The definition of a tournament lock is a team that could lose all of its remaining games and still make the field of 68. The weakness of the Big Ten means Purdue isn’t there quite yet, but it may well get there by this time next week. … There’s so much fluidity between the Nos. 2, 3 and 4 lines, West Virginia dropped a couple seeds with its recent struggles. For now, it’s the difference between playing in Pittsburgh and playing in Boise. …

North Carolina to Pittsburgh? Why not? It’s an ACC market these days. … Wichita State’s seeding has the potential to be confounding right up until the last second. Even in a new league, the Shockers may well end up underseeded. … Even if it runs the table, here’s guessing Arizona won’t land the top overall seed. (The underlying assumption: Purdue, Villanova and Virginia are going to win a bunch down the stretch.) But the No. 1 seed in the West isn’t out of reach.

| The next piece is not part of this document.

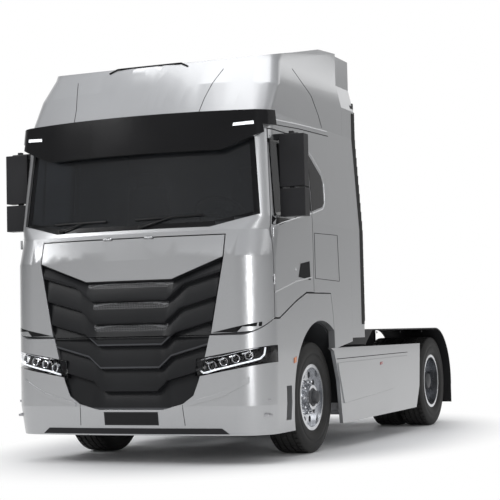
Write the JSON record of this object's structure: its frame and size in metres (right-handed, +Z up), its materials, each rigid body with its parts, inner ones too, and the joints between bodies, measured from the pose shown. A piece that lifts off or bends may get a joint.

(1) Duke vs. (16) MID-EASTERN ATHLETIC/North Carolina A&T
(8) Arizona State vs. (9) Texas Christian

(5) Florida vs. (12) MID-AMERICAN/Buffalo
(4) AMERICAN ATHLETIC/Cincinnati vs. (13) OHIO VALLEY/Belmont

(3) Kentucky vs. (14) COLONIAL/Northeastern
(6) Miami vs. (11) CONFERENCE USA/Middle Tennessee

(7) Michigan vs. (10) Marquette
(2) BIG 12/Kansas vs. (15) SOUTHLAND/Stephen F. Austin

Coach K vs. Bobby Hurley in the second round? Not if Jamie Dixon has a say in the matter. … Buffalo is torching the MAC and is already looking like it could be a chic pick to pull a surprise in March. . . . Kentucky couldn’t get into the Nashville subregional at this stage, but here’s guessing the Music City is where Big Blue Nation ultimately descends upon for the first weekend of the tournament. … Michigan vs. Marquette would have a shot at being every bit as entertaining as last year’s Michigan-Oklahoma State first-round game.